A neurociência, como campo interdisciplinar integrado, remonta ao final dos anos 1960 e início dos anos 1970, quando o programa de estudo do MIT com esse nome foi iniciado. A neurogenética é um campo mais recente, que realmente começou quando o estudo dos mecanismos bioquímicos no cérebro estava maduro o suficiente para permitir a introdução de técnicas genéticas (camundongos consanguíneos, mutantes, transgênicos ou knockout), ajudando assim a compreender os mecanismos de várias doenças, bem como as funções normais do cérebro que dependem de um número crescente de transmissores e receptores. A genética do desenvolvimento do cérebro também pode ser mencionada como um campo de pesquisa importantíssimo, que se desenvolveu recentemente. No entanto, os avanços científicos recentes em neurogenética não devem ser separados de outros campos de pesquisa anteriormente estabelecidos, como a fisiologia do comportamento ou a psicologia, que forneceram muito material para discussões ideológicas pré-existentes, como a controvérsia natureza-criação, ainda em andamento de forma muito acirrada. (DEBRU, 2007)

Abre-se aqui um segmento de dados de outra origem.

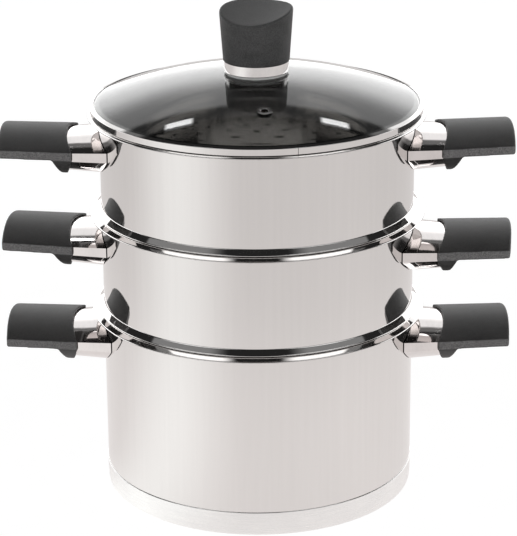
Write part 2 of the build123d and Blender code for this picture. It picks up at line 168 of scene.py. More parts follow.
def noise(sheet, place, scale, stretch=(1, 1, 1), detail=3.0, roughness=0.55):
    """Noise of a number of spots to the metre, drawn out along an axis by a small stretch."""
    stretched = sheet.node("ShaderNodeMapping", {}, {"Vector": place, "Scale": stretch})
    values = {"Vector": stretched, "Scale": scale, "Detail": detail, "Roughness": roughness}
    return sheet.node("ShaderNodeTexNoise", {}, values, out="Fac")


def lathe_noise(sheet, place, rings, arcs):
    """Noise that is fine across a turned surface and long round the axis."""
    axes = sheet.node("ShaderNodeSeparateXYZ", {}, {0: place}).socket.node
    x, y, z = (Wire(sheet, axes.outputs[i]) for i in range(3))
    flat = sheet.node("ShaderNodeCombineXYZ", {}, {0: x, 1: y})
    radius = sheet.node("ShaderNodeVectorMath", {"operation": "LENGTH"}, {0: flat}, out="Value")
    around = x.math("ARCTAN2", y, x)
    across = sheet.node(
        "ShaderNodeCombineXYZ",
        {},
        {0: radius * rings, 1: z * rings, 2: around.math("COSINE", around) * arcs},
    )
    values = {"Vector": across, "W": around.math("SINE", around) * arcs, "Scale": 1.0, "Detail": 2.0}
    return sheet.node("ShaderNodeTexNoise", {"noise_dimensions": "4D"}, values, out="Fac")


def bump(sheet, height, distance):
    """A surface raised by a height from 0 to 1 times a distance in metres."""
    return sheet.node("ShaderNodeBump", {}, {"Height": height, "Distance": distance})


def material(name):
    """A new material, and its sheet."""
    made = bpy.data.materials.new(name)
    made.use_nodes = True
    return made, Sheet(made.node_tree)


def finish(sheet, values):
    """Close a material: one shader with these values, and the output."""
    shader = sheet.node("ShaderNodeBsdfPrincipled", {}, values)
    sheet.node("ShaderNodeOutputMaterial", {}, {"Surface": shader})


print("noise runs evenly, along an axis or round it")

# %% [markdown]
# ## Polished steel
# The vessels are pressed from stainless sheet and polished until they mirror the room. Bare stainless
# is a little warm next to chrome. The polish leaves faint lines up the wall, which blur a reflection
# slightly along them, and the tone drifts slowly over the sheet. The colour and the roughness carry
# both, and the metal itself does the rest by reflecting its surroundings.

# %% Polished walls


def polished_steel(name, warm, cool, blur):
    """Steel between two tones, whose polish leaves faint lines up the wall."""
    made, sheet = material(name)
    place = object_place(sheet)
    lines = noise(sheet, place, 260, (1, 1, 0.03), detail=4)
    drift = noise(sheet, place, 9, (1, 1, 0.25), detail=2)
    share = sheet.remap(0.65 * drift + 0.35 * lines, 0.4, 0.62)
    roughness = sheet.remap(lines, 0.3, 0.7, blur * 0.7, blur * 1.3)
    values = {
        "Base Color": sheet.blend(share, warm, cool),
        "Metallic": 1.0,
        "Roughness": roughness,
        "Normal": bump(sheet, lines, 4 * micron),
    }
    finish(sheet, values)
    return made


wall_steel = polished_steel("polished_steel", (0.8, 0.785, 0.775, 1), (0.775, 0.76, 0.75, 1), 0.045)
print("material:", wall_steel.name)

# %% [markdown]
# ## Satin steel
# The base cap and the steamer floors are finished on the lathe with a coarser cloth. Their lines run
# round the axis, and the surface spreads the light instead of mirroring it.

# %% Satin, turned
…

Como exemplo do envolvimento de todos esses vários aspectos científicos, filosóficos e ideológicos na pesquisa contemporânea, abordarei um domínio particular, a fisiologia do sono e do sonho, que parece particularmente adequado para demonstrar como fatos e especulações coexistem e interagem na ciência, mas também para demonstrar como a abordagem genética pode ser útil para resolver problemas em fisiologia e patologia. No entanto, antes de entrar no assunto da fisiologia do sono (amplamente moldada por Michel Jouvet, William Dement e seus colegas nos últimos cinquenta anos), pode ser útil fazer alguns comentários sobre outros aspectos do envolvimento da genética na fisiologia e psicologia anteriores, bem como na neurociência contemporânea, incluindo suas dimensões comportamentais e cognitivas. (DEBRU, 2007)

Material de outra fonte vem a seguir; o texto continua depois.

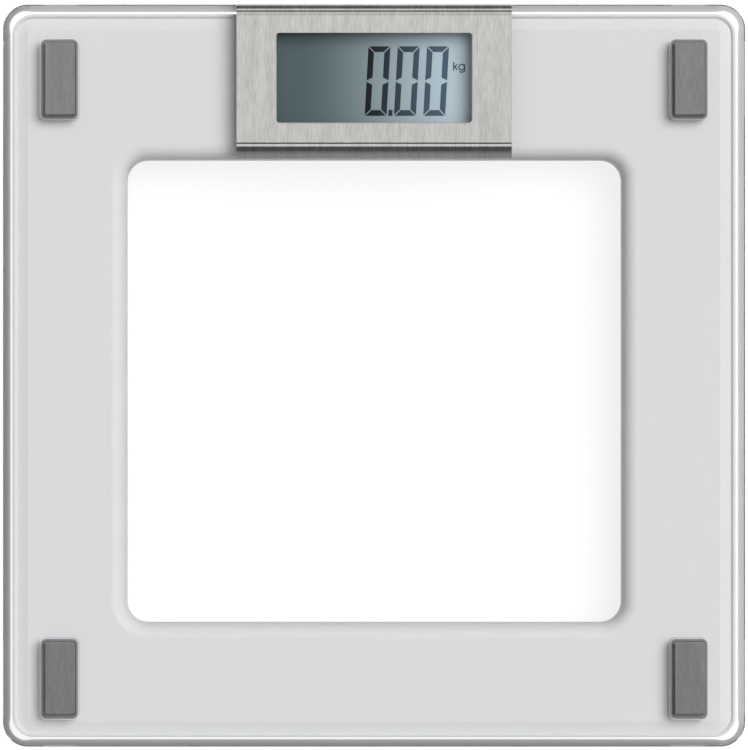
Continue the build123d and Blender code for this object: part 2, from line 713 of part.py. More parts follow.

Muitos campos (virtualmente todos os campos) da neurociência contemporânea são moldados pela pesquisa genética, às vezes de uma maneira menos esperada e óbvia do que outros. Memória e aprendizado, linguagem, doenças neurológicas, ritmos circadianos e padrões de sono são alguns exemplos dos componentes genéticos cada vez mais encontrados no funcionamento do cérebro. Um exemplo mais revelador e inesperado do papel dos genes na fisiologia é encontrado nos estudos sobre memória e aprendizado realizados por Eric Kandel nos últimos cinquenta anos sobre o molusco marinho Aplysia californica. De fato, a ideia de que o aprendizado (ou pelo menos parte de seu funcionamento) ocorre graças à mudança de um mecanismo genético de transcrição e tradução pode parecer à primeira vista bastante contraintuitiva. Em um relato recente de seu trabalho, Kandel mostrou lindamente o caminho que sua pesquisa progrediu do estudo da plasticidade sináptica e seu papel na memória de curto prazo para a descoberta do papel dos eventos genéticos na memória de longo prazo. Essa distinção entre efeitos de curto e longo prazo na memória remonta (pelo menos) ao final do século XIX. (DEBRU, 2007)
Referência:
DEBRU, Claude. Genetics and neuroscience: Some examples of their recent convergence and of the continuing nature-nurture controversy, with emphasis on sleep physiology. In: FAGOT-LARGEAULT, Anne et al. (eds.). The influence of genetics on contemporary thinking. Netherlands: Springer, 2007. cap. 2, p. 25-32.